Core metrics sugesttions

Hello everyone,

I am working on 16S rRNA Nanopore sequencing data from gastric biopsies (24 samples, H. pylori positive patients), with reads of ~450 bp median length.

After quality control and dereplication using q2-vsearch, I obtained ~26,000 unique features from ~26,000 reads, likely reflecting Nanopore sequencing error rates. I then performed taxonomic classification using SILVA 138.2 and collapsed the data at the genus level for downstream analyses.

For diversity analyses, I used non-phylogenetic metrics (Shannon, Pielou, Bray-Curtis, Jaccard) and differential abundance testing (ANCOM-BC). I initially attempted to build a phylogenetic tree (FastTree), but it became computationally infeasible due to the large number of unique sequences.

Given these constraints, I decided to proceed without phylogenetic tree construction, and rely only on non-phylogenetic metrics at the genus level.

My question is: Is this approach methodologically sound for Nanopore 16S data, and acceptable for microbiome analysis without using phylogenetic-based metrics like UniFrac?

Thank you for your advice!

Hello!

Yes, your pipeline makes sense to me.
Just a small note - for diversity metrics, I would collapse to the species level, since your goal in that particular case is not precise taxonomic annotation but grouping unique features into shared clusters. For the barplots and Ancom-BC2, in your case, I would also use genus-level annotations.

Hi @EMI012 ,
Just to add to @timanix 's advice: you could also consider clustering sequences into OTUs, e.g., at 99%. This would have the same net effect as collapsing by taxonomy, collapsing your sequences into clusters to smooth over the issues with sequencing errors.

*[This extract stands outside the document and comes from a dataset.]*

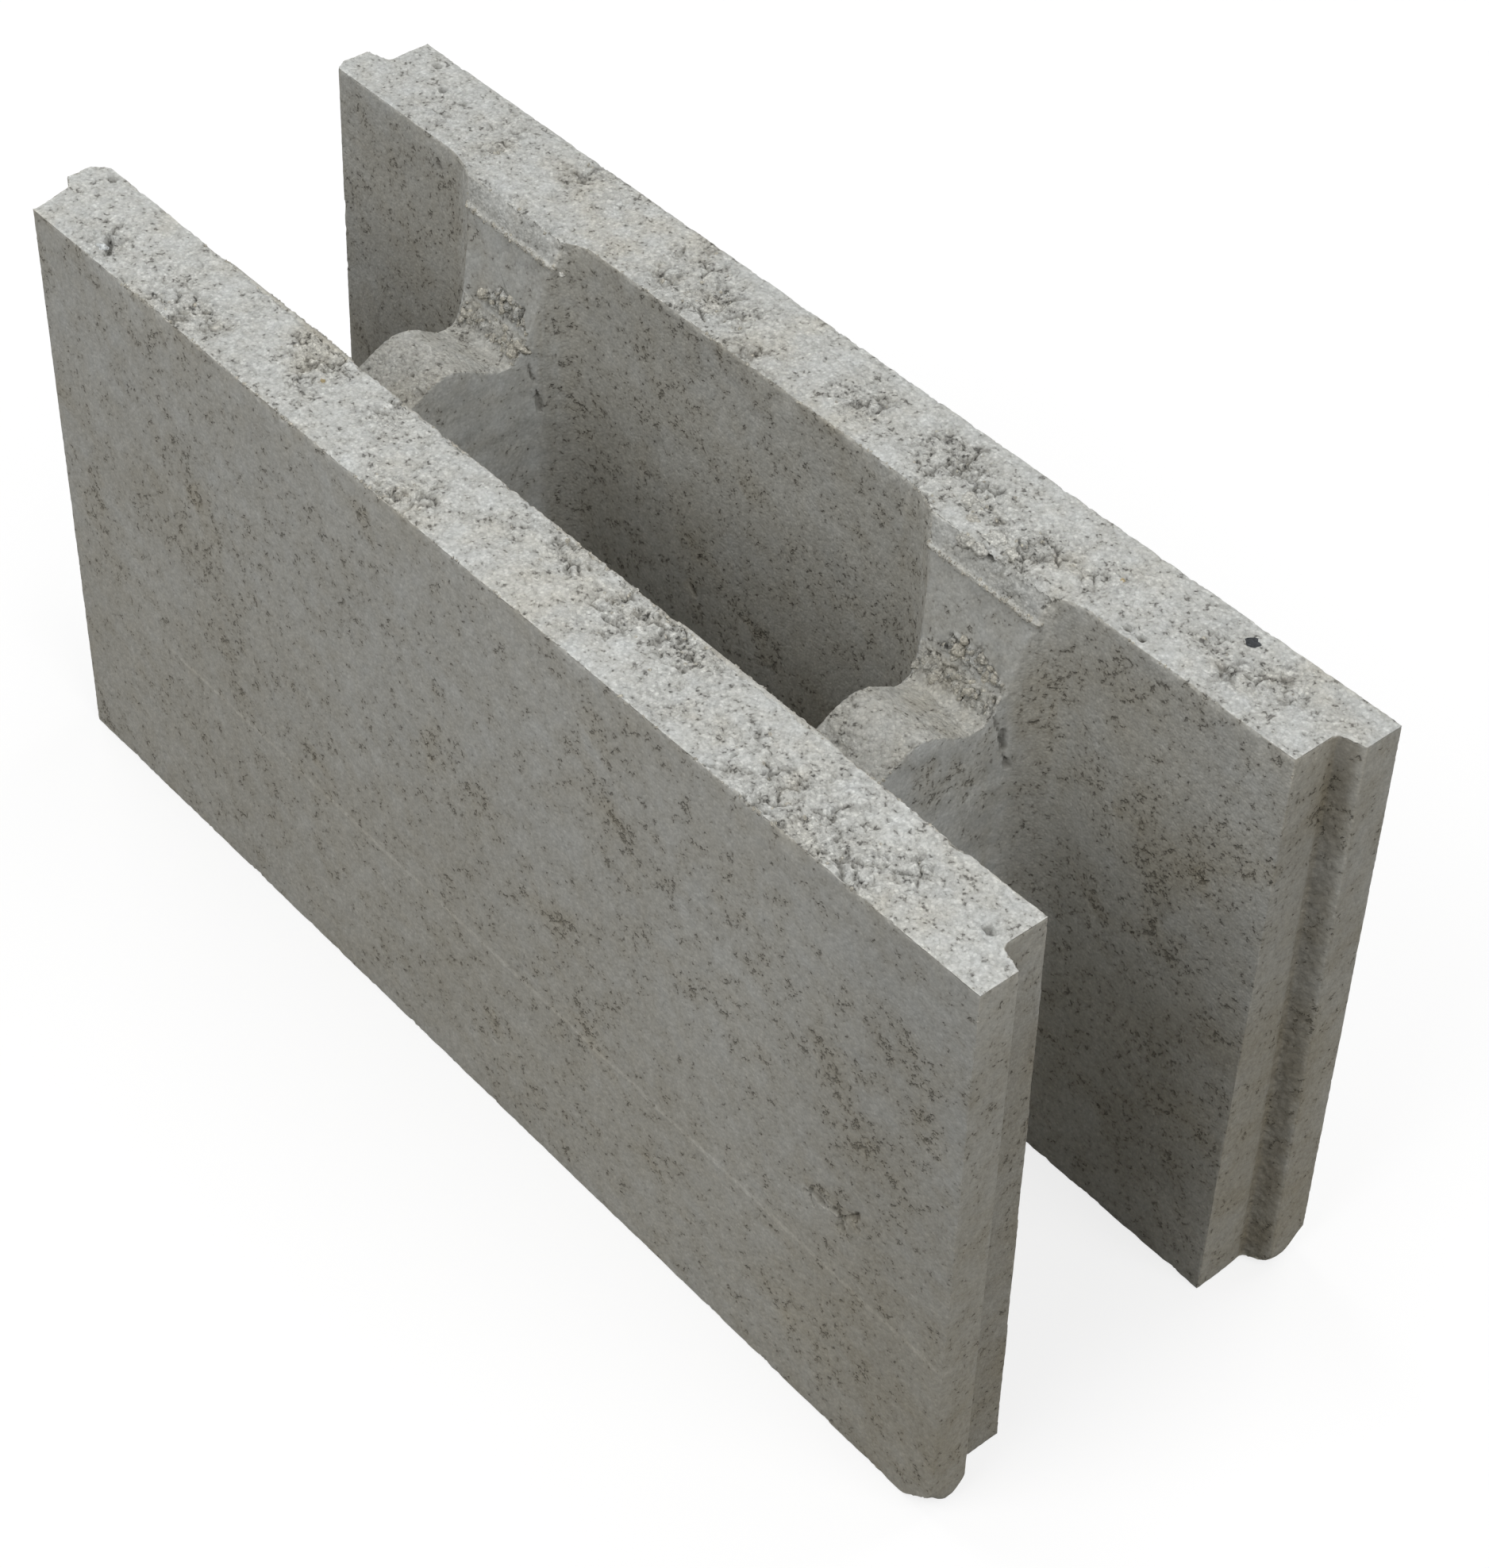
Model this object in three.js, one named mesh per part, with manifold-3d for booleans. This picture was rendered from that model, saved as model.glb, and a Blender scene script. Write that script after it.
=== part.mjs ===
// Concrete formwork block: two tall face shells joined by two low cross webs, cast as one piece.
// Millimetres. +X runs along the wall, +Y across it and +Z up. The origin is the middle of the
// block's bounding box, at the bottom bed. Both ends are rebated so that neighbours lap.
import * as THREE from 'three';
import { mergeVertices } from 'three/addons/utils/BufferGeometryUtils.js';
import Module from 'manifold-3d';

// Overall size
const LAYING_LENGTH = 495; // one module of the wall less the joint, along the outer halves of the shells
const WIDTH = 177;
const HEIGHT = 250;

// Face shells: the cores draw upwards, so the cells widen and the shells thin towards the top bed
const SHELL_AT_TOP = 37;
const SHELL_AT_BOTTOM = 41;

// End laps: the inner half of each shell stands out at the -X end and is set back at the +X end
const LAP_DEPTH = 10;
const OUTER_LAP_THICKNESS = 16; // outer half of the shell, at its tip
const FLANK_LEAN = 2.7; // how far the step between the halves leans inwards over the lap's depth
const LAP_CLEARANCE = 2; // play between a tongue and the recess that takes it
const TONGUE_CHAMFER = 5; // on the tongue's inner arris, beside the cell
const TOE_RADIUS = 7; // lower corner of each outer lap, rounded where it leaves the mould

// Cross webs
const WEB_SPACING = 249;
const WEB_AT_TOP = 31; // thickness between the cores, at the level of the top bed
const WEB_AT_BOTTOM = 40;
const FRONT_CORNER_RADIUS = 20; // of the cell corners on the +X side of each web
const BACK_CORNER_RADIUS = 36; // of those on its -X side

// Channel over the webs, left by the rammer that presses the webs down below the shells
const CHANNEL_WIDTH = 88; // between the lips of the stubs that stand above the ends of each web
const STUB_LEAN = 9; // how far the foot of each stub stands out from its lip
const SHOULDER_DEPTH = 11.5; // from the top bed down to the lip of each stub
const SHOULDER_BATTER = 3; // how far the +Y shoulders fall back; those at -Y fall back to the shell's face
const CROWN_DEPTH = 40.5; // from the top bed down to the crown of the web
const CROWN_RISE = 9.7; // crown over the dips on either side of it
const CROWN_WIDTH = 52; // from dip to dip
const HEEL_RISE = 9; // concrete heaped against the stubs, over the dips

const CONCRETE_GREY = 0xa3a29c;
const ARC_SEGMENTS = 10; // in each quarter circle
const CROWN_SEGMENTS = 24; // across the channel
const CUT_MARGIN = 20; // how far each cutter runs past the block

const halfLength = (LAYING_LENGTH + LAP_DEPTH) / 2;
const halfWidth = WIDTH / 2;
const tongueTip = -halfLength;
const outerBack = -halfLength + LAP_DEPTH;
const outerFront = halfLength;
const recessFace = halfLength - LAP_DEPTH;
const cellHalfWidth = halfWidth - SHELL_AT_TOP; // at the top bed
const shellDraft = SHELL_AT_BOTTOM - SHELL_AT_TOP;
const webDraft = (WEB_AT_BOTTOM - WEB_AT_TOP) / 2;

const wasm = await Module();
wasm.setup();

/** A solid for joining and cutting, from a closed geometry. */
function solidOf(geometry) {
  const bare = geometry.clone();
  bare.deleteAttribute('normal');
  bare.deleteAttribute('uv');
  const merged = mergeVertices(bare, 1e-4);
  return new wasm.Manifold(new wasm.Mesh({
    numProp: 3,
    vertProperties: merged.attributes.position.array,
    triVerts: new Uint32Array(merged.index.array),
  }));
}

/** A geometry with flat faces, from a finished solid. */
function geometryOf(solid) {
  const { vertProperties, triVerts } = solid.getMesh();
  const indexed = new THREE.BufferGeometry();
  indexed.setAttribute('position', new THREE.BufferAttribute(vertProperties, 3));
  indexed.setIndex(new THREE.BufferAttribute(triVerts, 1));
  const geometry = indexed.toNonIndexed();
  geometry.computeVertexNormals();
  return geometry;
}

/** An upright prism on a plan outline, from one height to another. */
function upright(shape, bottom, top) {
  const geometry = new THREE.ExtrudeGeometry(shape, {
    depth: top - bottom,
    bevelEnabled: false,
    curveSegments: ARC_SEGMENTS,
  });
  return geometry.translate(0, 0, bottom);
}

/** A prism on an outline drawn in Y and Z, running along X. */
function alongX(shape, from, to) {
  const geometry = new THREE.ExtrudeGeometry(shape, { depth: to - from, bevelEnabled: false });
  const axes = new THREE.Matrix4().makeBasis(
    new THREE.Vector3(0, 1, 0),
    new THREE.Vector3(0, 0, 1),
    new THREE.Vector3(1, 0, 0),
  );
  return geometry.applyMatrix4(axes).translate(from, 0, 0);
}

/** A prism on an outline drawn in X and Z, running across the block. */
function acrossY(shape, from, to) {
  const geometry = new THREE.ExtrudeGeometry(shape, { depth: to - from, bevelEnabled: false });
  return geometry.rotateX(Math.PI / 2).translate(0, to, 0);
}

/** The plan of the whole block without its cells: a rectangle with lapped ends. */
function planOutline() {
  const recessTop = halfWidth - OUTER_LAP_THICKNESS;
  const tongueTop = recessTop - LAP_CLEARANCE;
  const outline = new THREE.Shape();
  outline.moveTo(outerBack, -halfWidth);
  outline.lineTo(outerFront, -halfWidth);
  outline.lineTo(outerFront, -recessTop);
  outline.lineTo(recessFace, -recessTop + FLANK_LEAN);
  outline.lineTo(recessFace, recessTop - FLANK_LEAN);
  outline.lineTo(outerFront, recessTop);
  outline.lineTo(outerFront, halfWidth);
  outline.lineTo(outerBack, halfWidth);
  outline.lineTo(outerBack, tongueTop);
  outline.lineTo(tongueTip, tongueTop - FLANK_LEAN);
  outline.lineTo(tongueTip, -tongueTop + FLANK_LEAN);
  outline.lineTo(outerBack, -tongueTop);
  outline.closePath();
  return outline;
}

/** Draws the end of a cell's plan that curves into the web on its -X side, from +Y to -Y. */
function closeAtLowWeb(outline, webFace) {
  const r = FRONT_CORNER_RADIUS;
  outline.lineTo(webFace + r, cellHalfWidth);
  outline.absarc(webFace + r, cellHalfWidth - r, r, Math.PI / 2, Math.PI, false);
  outline.absarc(webFace + r, r - cellHalfWidth, r, Math.PI, 1.5 * Math.PI, false);
}

/** Draws the end of a cell's plan that curves into the web on its +X side, from -Y to +Y. */
function closeAtHighWeb(outline, webFace) {
  const r = BACK_CORNER_RADIUS;
  outline.lineTo(webFace - r, -cellHalfWidth);
  outline.absarc(webFace - r, r - cellHalfWidth, r, -Math.PI / 2, 0, false);
  outline.absarc(webFace - r, cellHalfWidth - r, r, 0, Math.PI / 2, false);
}

/** The plan of the closed cell between the webs, at the top bed. */
function middleCellOutline(low, high) {
  const outline = new THREE.Shape();
  outline.moveTo(low + FRONT_CORNER_RADIUS, -cellHalfWidth);
  closeAtHighWeb(outline, high);
  closeAtLowWeb(outline, low);
  return outline;
}

/** The plan of the open cell at the +X end, at the top bed. */
function frontCellOutline(webFace) {
  const outline = new THREE.Shape();
  outline.moveTo(webFace + FRONT_CORNER_RADIUS, -cellHalfWidth);
  outline.lineTo(outerFront + CUT_MARGIN, -cellHalfWidth);
  outline.lineTo(outerFront + CUT_MARGIN, cellHalfWidth);
  closeAtLowWeb(outline, webFace);
  return outline;
}

/** The plan of the open cell at the -X end, at the top bed, splayed by the tongues' chamfers. */
function backCellOutline(webFace) {
  const w = cellHalfWidth;
  const splayEnd = tongueTip - CUT_MARGIN;
  const splay = TONGUE_CHAMFER + CUT_MARGIN;
  const outline = new THREE.Shape();
  outline.moveTo(splayEnd, -w - splay);
  outline.lineTo(tongueTip + TONGUE_CHAMFER, -w);
  closeAtHighWeb(outline, webFace);
  outline.lineTo(tongueTip + TONGUE_CHAMFER, w);
  outline.lineTo(splayEnd, w + splay);
  return outline;
}

/** A core on a cell's plan. It narrows downwards, and where a web is beside it, shortens too. */
function core(shape, lowWebFace, highWebFace) {
  const geometry = upright(shape, -CUT_MARGIN, HEIGHT + CUT_MARGIN);
  const points = geometry.attributes.position;
  for (let i = 0; i < points.count; i += 1) {
    const depth = (HEIGHT - points.getZ(i)) / HEIGHT;
    const x = points.getX(i);
    const y = points.getY(i);
    const besideLow = x <= lowWebFace + FRONT_CORNER_RADIUS;
    const besideHigh = x >= highWebFace - BACK_CORNER_RADIUS;
    const inwards = Number(besideLow) - Number(besideHigh);
    points.setX(i, x + inwards * webDraft * depth);
    points.setY(i, y - Math.sign(y) * shellDraft * depth);
  }
  return solidOf(geometry);
}

/** Height of a web's top at a distance from the block's middle: a crown, two dips and two heels. */
function webTopAt(y) {
  const dip = HEIGHT - CROWN_DEPTH - CROWN_RISE;
  const fromDip = Math.abs(y) - CROWN_WIDTH / 2;
  if (fromDip < 0) {
    const phase = (Math.PI * y) / CROWN_WIDTH;
    return dip + CROWN_RISE * Math.cos(phase) ** 2;
  }
  const heelWidth = CHANNEL_WIDTH / 2 - STUB_LEAN - CROWN_WIDTH / 2;
  return dip + HEEL_RISE * (fromDip / heelWidth) ** 2;
}

/** The channel over both webs, between the stubs. */
function channel() {
  const half = CHANNEL_WIDTH / 2;
  const foot = half - STUB_LEAN;
  const lip = HEIGHT - SHOULDER_DEPTH;
  const rise = (SHOULDER_DEPTH + CUT_MARGIN) / SHOULDER_DEPTH;
  const section = new THREE.Shape();
  section.moveTo(half + SHOULDER_BATTER * rise, HEIGHT + CUT_MARGIN);
  section.lineTo(-half - (cellHalfWidth - half) * rise, HEIGHT + CUT_MARGIN);
  section.lineTo(-half, lip);
  for (let i = 0; i <= CROWN_SEGMENTS; i += 1) {
    const y = -foot + (2 * foot * i) / CROWN_SEGMENTS;
    section.lineTo(y, webTopAt(y));
  }
  section.lineTo(half, lip);
  return solidOf(alongX(section, tongueTip - CUT_MARGIN, outerFront + CUT_MARGIN));
}

/** What is missing from the lower corners of the outer laps. */
function toeWaste() {
  const corner = new THREE.Shape();
  corner.moveTo(outerFront - TOE_RADIUS, -CUT_MARGIN);
  corner.lineTo(outerFront + CUT_MARGIN, -CUT_MARGIN);
  corner.lineTo(outerFront + CUT_MARGIN, TOE_RADIUS);
  corner.lineTo(outerFront, TOE_RADIUS);
  corner.absarc(outerFront - TOE_RADIUS, TOE_RADIUS, TOE_RADIUS, 0, -Math.PI / 2, true);
  return solidOf(acrossY(corner, -halfWidth - CUT_MARGIN, halfWidth + CUT_MARGIN));
}

/** The block as one solid. */
function blockSolid() {
  const pairCentre = (tongueTip + recessFace) / 2;
  const backWeb = pairCentre - WEB_SPACING / 2;
  const frontWeb = pairCentre + WEB_SPACING / 2;
  const halfWeb = WEB_AT_TOP / 2;
  const middleLow = backWeb + halfWeb;
  const middleHigh = frontWeb - halfWeb;
  const backFace = backWeb - halfWeb;
  const frontFace = frontWeb + halfWeb;
  const cores = [
    core(middleCellOutline(middleLow, middleHigh), middleLow, middleHigh),
    core(frontCellOutline(frontFace), frontFace, Infinity),
    core(backCellOutline(backFace), -Infinity, backFace),
  ];
  const body = solidOf(upright(planOutline(), 0, HEIGHT));
  return [...cores, channel(), toeWaste()].reduce((left, cutter) => left.subtract(cutter), body);
}

const concrete = new THREE.MeshStandardMaterial({
  color: CONCRETE_GREY,
  roughness: 0.95,
  metalness: 0,
});
const block = new THREE.Mesh(geometryOf(blockSolid()), concrete);
block.name = 'block';

const formworkBlock = new THREE.Group();
formworkBlock.add(block);

export default formworkBlock;
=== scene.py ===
"""Looks of the concrete formwork block: its weathered skin, exposed stones, floor, light and camera.

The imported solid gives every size. Its skin is remeshed finely, worn by a Geometry Nodes tree and thinned
again, so that pits, open texture, ragged arrises and crumbly heels are real shape. A second tree scatters
lumps and crumbs on the heels of the webs, grains on the beds and crumbs along the arrises.

Lengths are millimetres wherever nothing else is said. MM makes metres of them where a mesh needs metres.
"""

import logging
import math
from collections.abc import Callable
from dataclasses import dataclass, fields
from enum import Enum
from functools import partial
from typing import TypeAlias

import bmesh
import bpy
import numpy as np
from mathutils import Euler, Matrix, Vector, noise


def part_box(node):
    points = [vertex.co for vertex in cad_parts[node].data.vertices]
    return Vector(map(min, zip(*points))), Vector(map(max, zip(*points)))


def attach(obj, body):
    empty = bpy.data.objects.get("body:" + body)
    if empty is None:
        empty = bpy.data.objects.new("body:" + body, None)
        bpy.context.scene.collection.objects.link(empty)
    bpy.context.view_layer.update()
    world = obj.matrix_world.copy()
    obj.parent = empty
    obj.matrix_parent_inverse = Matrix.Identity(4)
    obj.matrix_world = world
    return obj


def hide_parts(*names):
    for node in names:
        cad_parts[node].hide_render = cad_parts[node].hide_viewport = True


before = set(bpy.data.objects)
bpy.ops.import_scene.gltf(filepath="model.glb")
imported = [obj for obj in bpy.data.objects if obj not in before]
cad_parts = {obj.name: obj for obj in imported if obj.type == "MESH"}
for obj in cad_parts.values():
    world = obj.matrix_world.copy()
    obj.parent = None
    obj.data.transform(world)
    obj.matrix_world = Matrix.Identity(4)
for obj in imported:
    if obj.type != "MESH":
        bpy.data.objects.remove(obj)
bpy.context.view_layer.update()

log = logging.getLogger("formwork_block")

MM = 0.001

Number: TypeAlias = "Field | float"
Socket: TypeAlias = bpy.types.NodeSocket
Object: TypeAlias = bpy.types.Object
Mesh: TypeAlias = bpy.types.Mesh
Material: TypeAlias = bpy.types.Material
NodeTree: TypeAlias = bpy.types.NodeTree
Point = tuple[float, float, float]
Line = tuple[Point, ...]


# Node trees written as formulas


def formula(operation: str, swapped: bool = False) -> Callable[..., "Field"]:
    """Makes an operator of Field from a Math node.

    Args:
        operation: the node's operation.
        swapped: whether the field comes second.

    Returns:
        The operator, as a method.
    """

    def method(field: "Field", *others: Number) -> "Field":
        """Adds the node."""
        return field.graph.math(operation, *((*others, field) if swapped else (field, *others)))

    return method


class Field:
    """A number that varies inside a node tree, so that formulas can use plain operators."""

    def __init__(self, graph: "Graph", socket: Socket) -> None:
        """Wraps one output socket of a tree."""
        self.graph = graph
        self.socket = socket

    __add__ = __radd__ = formula("ADD")
    __mul__ = __rmul__ = formula("MULTIPLY")
    __sub__ = formula("SUBTRACT")
    __rsub__ = formula("SUBTRACT", swapped=True)
    __truediv__ = formula("DIVIDE")
    __rtruediv__ = formula("DIVIDE", swapped=True)
    __pow__ = formula("POWER")
    __abs__ = formula("ABSOLUTE")
    least = formula("MINIMUM")
    most = formula("MAXIMUM")

    def rises(self, low: Number, high: Number) -> "Field":
        """Goes smoothly from 0 at low to 1 at high."""
        return self.graph.ramp(self, low, high)

    def falls(self, low: Number, high: Number) -> "Field":
        """Goes smoothly from 1 at low to 0 at high."""
        return 1.0 - self.graph.ramp(self, low, high)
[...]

This is absolutely sound and a common procedure (regardless of sequencing error issues). To get insight into genetic similarity of the communities but skip tree building, you could try the k-mer-based metrics in the q2-boots/q2-kmerizer plugins. These will still be sensitive to sequencing errors (slightly less so than ASV-based diversity analyses, but still spurious kmers could have an impact), so I suggest OTU clustering before trying these methods.